Breaking up with your ex is never an easy task, particularly when he’s already found a new companion. He hasn’t returned home for three days, in a rather unambiguous sign that he has now left for good. You experience a lot of feelings: despondency, jealousy, hate and – first and foremost – rage. You want to stab his chest. You want to cut him up with an axe. You want to set fire to what once was your love nest.
Can you live out these things for real? Probably not a good idea. So the 70-year-old Spanish filmmaker found a cunning solution. He staged the entire action. He built a mock home inside a large warehouse and hired Tilda Swinton to play the jilted lover. She is supported by her doting pooch Dash, dazzling costumes and a jaunty music score by Alberto Iglesias.
Almodovar’s latest movie places a 1928 play by Jean Cocteau in a modern context. Tilda Swinton’s character is surrounded by plush green walls, vibrant furniture, paintings and various art pieces. She is literally dressed to kill, in scarlet red. But what’s most remarkable about the film is how Almodovar opts to expose the cinematic apparatus. Aerial shots reveal that the action takes place inside a film set, in a way vaguely reminiscent of Lars von Trier’s 2003 Dogville (except that the walls are indeed standing, and not merely painted to the ground).

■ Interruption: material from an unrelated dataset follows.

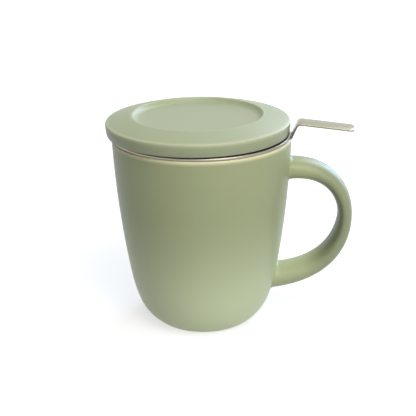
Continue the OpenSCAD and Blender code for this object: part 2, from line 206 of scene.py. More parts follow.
def revolve(name, profile, closed=False, centre_x=0.0, weights=None):
    """Surface of revolution: a profile point (r, z) goes round as (x0 + r cos t, r sin t, z)."""
    t = np.linspace(0, 2 * np.pi, ROUND_STEPS, endpoint=False)
    r, z = profile[:, :1], profile[:, 1:]
    grid = np.stack([centre_x + r * np.cos(t), r * np.sin(t), z + 0 * t], axis=-1)
    spread = {k: np.repeat(v[:, None], ROUND_STEPS, axis=1) for k, v in (weights or {}).items()}
    return grid_mesh(name, grid, close_rows=closed, weights=spread)


print("Quads in a grid of 3 rows by 4 columns:", len(quads_of_grid(3, 4, False)))

# %% [markdown]
# ## The mug's wall
#
# The wall is three arcs that meet without a corner. A long side curve leans in slowly from the
# rim, a hip curve turns faster, and a heel curve rolls under to the foot. Each arc is known by how
# far the wall leans from upright where it starts and ends, because two leans and a height give its
# radius. The inner wall uses the same centres with radii one wall thickness smaller, so the
# pottery is equally thick all the way up.

# %% Sizes of the mug
RIM_R = 46.0
MUG_H = 100.0
WALL_T = 4.0
FLOOR_T = 6.0
HIP_Z = 26.0
HEEL_Z = 12.0
RIM_LEAN, HIP_LEAN, HEEL_LEAN, FOOT_LEAN = 1.5, 9.6, 20.0, 56.7
FOOT_W = 4.2
FOOT_HOLLOW = 1.8
FOOT_EDGE_R = 0.5
LIP_OUTER_R = 0.9
LIP_INNER_R = 1.0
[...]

When Tilda’s character speaks to her lover on the telephone, human voice at the other end of the telephone line is never to be heard, not even faintly, emphasising the theatrical nature of the film. Both Tilda and her character are aware that this is all staged action. In fact, the filmic antics overshadow the narrative.
This is not the first time that Almodovar plays with metalanguage. His previous film, the feature Pain and Glory (2019) also foregrounds the filmmaking device. The difference is that here he does it from the very beginning, while in last year’s movie he leaves the clever ruse for a major twist at the very end. The Human Voice obviously has limited commercial ambitions – a 30-minute featurette does not tend to get theatrical distribution -, allowing the filmmaker more artistic freedoms. Or perhaps he’s rehearsing for a more radical experiment in the years to come.
The Human Voice premiered at the 77th Venice International Film Festival, when this piece was originally written. It showed in October at the 64th BFI London Film Festival. It was out in cinemas (featuring a Q&A with Pedro Almodovar and Tilda Swinton, hosted by Mark Kermode) on Wednesday, May 21st. On Mubi on Friday, July 23rd. Also available on other VoD platforms.